Naming the package: outcome over activity

"Monthly management accounts" is not a product name. It is a deliverable. "Clarity Plan" or "Growth Insights" or "90-Day Cash Confidence" is a product name - it tells the buyer what they get in their life, not what you do at your desk. Outcome-based naming pulls the conversation away from price-per-hour and toward value-per-decision.

A small naming exercise: list the three core packages, then write the name a CFO would use to describe what they bought. "I bought the cash-flow package" sounds like a cost. "We are on the Quarterly Clarity programme" sounds like an investment. The wording matters because it shapes how the client justifies the spend internally.

Scoping the deliverable down to the meeting

For each product, write a one-page scope sheet that specifies: number of meetings per period, length of each meeting, attendees, documents produced, response-time SLA, and a clear list of what is explicitly excluded (and therefore billable separately). The exclusion list is the most important part - it is what protects you from scope creep six months in.

Examples of common exclusions: ad-hoc tax-authority correspondence, M&A or transaction advisory, payroll changes outside the agreed headcount range, software implementation. Write them down. Share the scope sheet with the client at engagement. When they ask for something outside scope you have a polite, pre-agreed reason to quote separately.

Pricing the product without anchoring to cost

Cost-plus pricing kills productised advisory. Instead, price based on the value delivered to the client. A quarterly cash-flow package that prevents a six-figure overdraft request is worth far more than the 8 hours of senior time it consumes. Set the price at 15-25% of the conservatively quantified annual value to the client, then sanity-check that the gross margin (price minus your fully-loaded delivery cost) is above 60%.

You still need internal cost data to know the margin. Time-tracking on each delivery - which Accupe captures inside the job card without the team having to leave the workflow - gives you the realisation picture per product. Filing and bookkeeping continue in Xero or Sage. The pricing decision sits with the partner group, informed by the realisation analytics.

Selling productised packages: the menu approach

Build a one-page menu that shows the three packages side by side with their inclusions, cadence, and price. Present it on screen in every prospect meeting. Do not start with price - start with the outcome each package delivers, then let the prospect anchor themselves. Roughly 60-70% of suitably qualified prospects will pick the middle option, which should be the one you most want them on.

The menu also dramatically shortens sales cycles.
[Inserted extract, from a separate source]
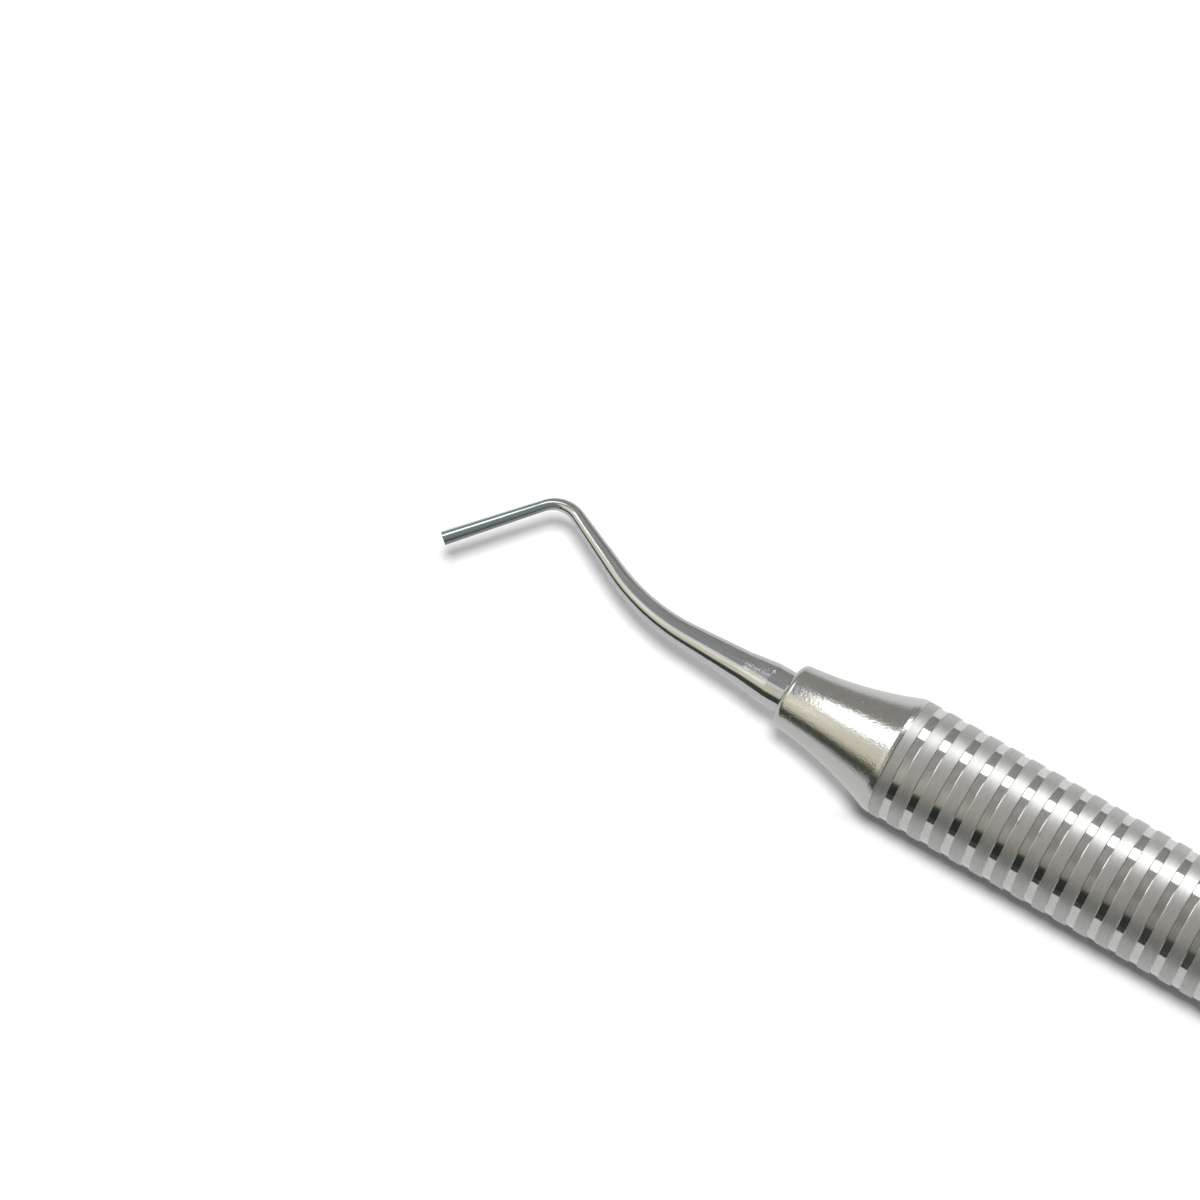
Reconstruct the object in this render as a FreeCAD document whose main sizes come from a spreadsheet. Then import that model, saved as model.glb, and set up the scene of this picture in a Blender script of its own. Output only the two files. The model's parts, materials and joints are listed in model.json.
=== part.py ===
import FreeCAD, Part
import Sketcher
import math
import os

# An amalgam plugger: a slim double-ended hand instrument of stainless steel.
# A hollow round handle carries a turned collar in each end, and each collar
# holds a tapered working end that is bent twice and finishes in a flat nib.
#
# The handle's axis lies along X, at the height at which the handle rests on
# its surface. The origin is on that surface, under the middle of the handle.
# The front working end is at -X. Both working ends are bent in the level
# plane through the axis, and the rear half is the front half turned half
# round about Z.

PARTS_FOLDER = "parts"

# Driving dimensions in millimetres and degrees: name, value and meaning

SIZES = [
    ("handle_dia", 9.5, "outer diameter of the handle"),
    ("handle_wall", 1.0, "wall of the hollow handle"),
    ("handle_length", 96.0, "length of the handle tube"),
    ("first_land", 0.9, "plain strip between the tube's end and its first groove"),
    ("groove_count", 16, "grooves in the grip"),
    ("groove_pitch", 1.77, "distance from one groove to the next"),
    ("groove_width", 0.75, "width of a groove at its top"),
    ("groove_depth", 0.085, "depth of a groove"),
    ("groove_shoulder", 0.06, "width of each sloping side of a groove"),
    ("collar_length", 9.96, "length of a collar outside the tube"),
    ("rim_length", 0.6, "straight rim of a collar beside the seam"),
    ("neck_dia", 5.26, "diameter of a collar at its front"),
    ("neck_length", 0.6, "straight neck before the flare starts"),
    ("flare_radius", 31.7, "radius of the hollow curve from neck to rim"),
    ("neck_rounding", 0.5, "rounding of a collar's front edge"),
    ("spigot_length", 6.0, "length of a collar's spigot inside the tube"),
    ("fit_gap", 0.02, "radial clearance of a press fit"),
    ("root_dia", 3.36, "diameter of the working end where it leaves the collar"),
    ("tang_length", 8.0, "length of the working end inside its collar"),
    ("tang_chamfer", 0.3, "lead-in of the tang"),
    ("tang_end_gap", 0.2, "air left behind the tang"),
    ("root_length", 1.4, "straight root outside the collar"),
    ("shoulder_length", 2.4, "cone between the root and the ground taper"),
    ("shoulder_dia", 2.7, "diameter where the ground taper starts"),
    ("root_leg", 12.6, "from the collar's front to the first corner"),
    ("middle_leg", 10.97, "from the first corner to the second"),
    ("nib_leg", 9.87, "from the second corner to the face of the nib"),
    ("first_turn", 25.1, "angle of the middle leg to the handle's axis"),
    ("nib_turn", 49.4, "angle of the nib to the handle's axis, the other way"),
    ("first_radius", 17.4, "centre line radius of the first bend"),
    ("nib_radius", 2.3, "centre line radius of the second bend"),
]

# Diameters of the ground taper, from the shoulder outwards. The front nib
# condenses in small cavities, the rear one in larger cavities.

TAPER = {
    "front": [
        ("front_first_bend_dia", 2.05, "front end, start of the first bend"),
        ("front_mid_bend_dia", 1.73, "front end, middle of the first bend"),
        ("front_middle_leg_dia", 1.48, "front end, start of the middle leg"),
        ("front_second_bend_dia", 1.1, "front end, start of the second bend"),
        ("front_waist_dia", 0.87, "front end, waist behind the nib"),
        ("front_nib_dia", 1.08, "front end, face of the nib"),
    ],
    "rear": [
        ("rear_first_bend_dia", 2.1, "rear end, start of the first bend"),
        ("rear_mid_bend_dia", 1.82, "rear end, middle of the first bend"),
        ("rear_middle_leg_dia", 1.6, "rear end, start of the middle leg"),
        ("rear_second_bend_dia", 1.25, "rear end, start of the second bend"),
        ("rear_waist_dia", 1.1, "rear end, waist behind the nib"),
        ("rear_nib_dia", 1.45, "rear end, face of the nib"),
    ],
}

# How many short straight faces stand for each curve that has no exact one

NECK_STEPS = 2
FIRST_BEND_STEPS = 4
NIB_BEND_STEPS = 4

doc = FreeCAD.newDocument("amalgam_plugger")


def make_sheet():
    """Write every driving dimension into the sheet that the sketches read."""
    sheet = doc.addObject("Spreadsheet::Sheet", "sizes")
    rows = SIZES + TAPER["front"] + TAPER["rear"]
    for number, (alias, value, meaning) in enumerate(rows, start=1):
        sheet.set(f"A{number}", meaning)
        sheet.set(f"B{number}", str(value))
        sheet.setAlias(f"B{number}", alias)
    doc.recompute()
    return sheet


def make_body(name, end="middle"):
    """Start a sub-part; the rear ones are the front ones turned about Z."""
    body = doc.addObject("PartDesign::Body", name)
    body.Label = name
    turn = 180 if end == "rear" else 0
    body.Placement.Rotation = FreeCAD.Rotation(FreeCAD.Vector(0, 0, 1), turn)
    body.setExpression("Placement.Base.z", "sizes.handle_dia / 2")
    return body


def origin_feature(body, role):
    """Find one of the body's own planes or axes."""
    return next(item for item in body.Origin.OriginFeatures if item.Role == role)


def sketch_on_plane(body, name, role="XY_Plane"):
    """Add an empty sketch on one of the body's own planes."""
    sketch = body.newObject("Sketcher::SketchObject", name)
    sketch.AttachmentSupport = [(origin_feature(body, role), "")]
    sketch.MapMode = "FlatFace"
    return sketch


def value_of(expression, sketch):
    """Work out an expression of the sheet as a plain number."""
    result = sketch.evalExpression(expression)
    return float(getattr(result, "Value", result))


def drive(sketch, kind, expression, *where):
    """Add a dimension to the sketch and bind it to the sheet."""
    value = value_of(expression, sketch)
    if kind == "Angle":
        value = math.radians(value)
    index = sketch.addConstraint(Sketcher.Constraint(kind, *where, value))
    sketch.setExpression(f"Constraints[{index}]", expression)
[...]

Instead of a multi-week back-and-forth on bespoke proposals, you have a decision in the second meeting. Conversion rates from second-meeting to signed engagement letter typically rise from 35-40% to 60-70% once a clean menu replaces bespoke quoting.

Delivering profitably: playbooks and capacity

A productised package only stays profitable if you deliver it the same way every time. Build a delivery playbook for each product: who does what, in what week, using what templates. Capacity-plan against the playbook - if a quarterly package consumes 8 senior hours per cycle, a partner can carry roughly 25 of them before they cap out. Knowing that, you can size your team correctly.

The practice-management layer is what makes this visible. WIP and capacity views show you, in real time, which fee-earners are over-committed against which products. The firm sets pricing, the firm delivers, and the partner group sees realisation by product month after month - adjusting scope or price at quarterly reviews based on the actual numbers.

Closing

Productised advisory is not about inventing new services. It is about packaging the work you already do badly into products you can do brilliantly, sell easily, and deliver profitably. Start with three. Name them for outcomes. Scope the exclusions ruthlessly. Price for value, not for hours. Sell from a menu. Deliver from a playbook. Within a year your advisory revenue stops being the partner-effort lottery it is today and becomes a predictable, high-margin line on the management accounts.